Mi insti no es OT
Esta semana he tenido el corazón dividido entre Roi y Ana War. Me cautiva la humildad del primero y la fuerza de la segunda. Sí, lo confieso: soy uno de los millones de espectadores a quienes ha sorprendido, para bien, la nueva edición de OT y que disfruta cada semana con la espontaneidad de su presentador, el buen hacer de sus profesores o el carisma de sus concursantes.
Sin embargo, me enervan las comparaciones triviales que se hacen entre la realidad en aquella Academia -nombre que no deja de encubrir un espacio televisivo- y nuestras aulas. Hoy mismo leía que “los profesores de instituto deberían aprender de los profesores de OT” y, ante semejante símil, no sabría ni por dónde empezar a desglosar las diferencias.
Se podría comenzar porque aquellos profesores solo imparten una materia y nivel, mientras que en los institutos cada docente imparte unas cuantas materias y niveles. O porque allí tienen solo un grupo de 16 alumnos (y decreciente: cada semana, uno menos) mientras que un profesor de instituto tiene una media de 150 a 200 alumnos cada curso. O porque en “la Academia” los alumnos son elegidos en un casting mientras que en los institutos intentamos dar respuesta a la educación como un derecho universal, inclusivo y que atienda a la diversidad. O porque allí el objetivo es eliminar y seleccionar solo a uno cuando la meta de la educación ha de ser integrar y rechazar cualquier forma de segregación. O porque poco tienen que ver las circunstancias de un adolescente de 2º o 3º de la ESO (13-14 años) con las de un joven de veinte. O porque en esa Academia no hay problema socioeconómico alguno frente a las diversas realidades familiares que vemos en los institutos. O porque allí hay un equipo de psicólogos para 16 alumnos mientras que nosotros apenas contamos con un orientador para todos los estudiantes del centro.

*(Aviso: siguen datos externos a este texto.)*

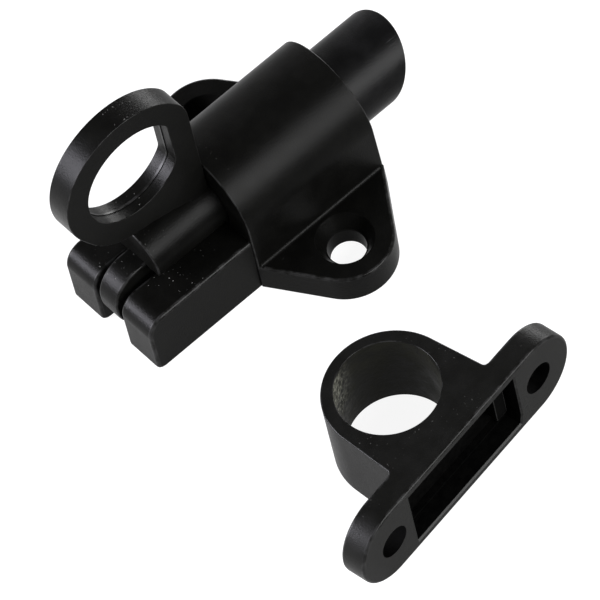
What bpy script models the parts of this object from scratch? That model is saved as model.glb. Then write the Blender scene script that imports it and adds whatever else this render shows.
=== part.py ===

Pero más allá de las obvias diferencias (sumen cuantas quieran: hay más), me preocupa que caigamos siempre en la banalización cuando hablamos del hecho educativo. Convertir OT, por mucho que nos guste, en paradigma de la educación es el equivalente a proponer a Mr. Wonderful como paradigma de la filosofía contemporánea. Resulta cómodo creer que nuestras aulas son espacios habitados por jóvenes con familias que los apoyan, en condiciones económicas solventes y que llegan allí voluntariamente y dispuestos a vivir la experiencia de su vida. Se nos olvida que nuestros alumnos son adolescentes que proceden de realidades mucho más complejas, que su asistencia al aula es obligatoria y que su trabajo diario no les va a hacer ganar miles de seguidores en sus redes sociales. Convencerles de que su esfuerzo merece la pena es algo más complicado cuando, en una sociedad tan materialista y exhibicionista como la nuestra, su premio no es aparecer en prime time, ni asistir a una firma multitudinaria, ni grabar un disco. Y eso sin hablar de la situaciones de machismo, racismo, LGTBfobia o bullying que trabajamos a diario en el aula y que, según nos gustaría creer cuando vemos OT, ya están superadas. El formato nos ayuda a visibilizar -bravo por ello-, pero no caigamos en el error de generalizar: nada es tan peligroso para la igualdad real como la complacencia.
Así pues, como no teníamos bastante con gurús y mitos finlandeses, sumamos también un reality como modelo educativo, porque en este tiempo del tuit y la posverdad, nos asusta -y peor aún, nos cansa- profundizar en el análisis. Para que nuestras aulas sean espacios de futuro, tenemos que dejar a hablar a sus docentes, a sus alumnos, a sus familias. Y ese diálogo tiene que ser profundo y desde la verdad, desde esas aulas reales donde vivimos momentos menos amables que los impecables duetos de Alfred y Amaia o la capacidad de superación de Ana War. Porque si queremos más Alfreds, más Amaias y más Anas es necesario hablar de la realidad. Y dar la palabra, de una vez, a quienes la protagonizan.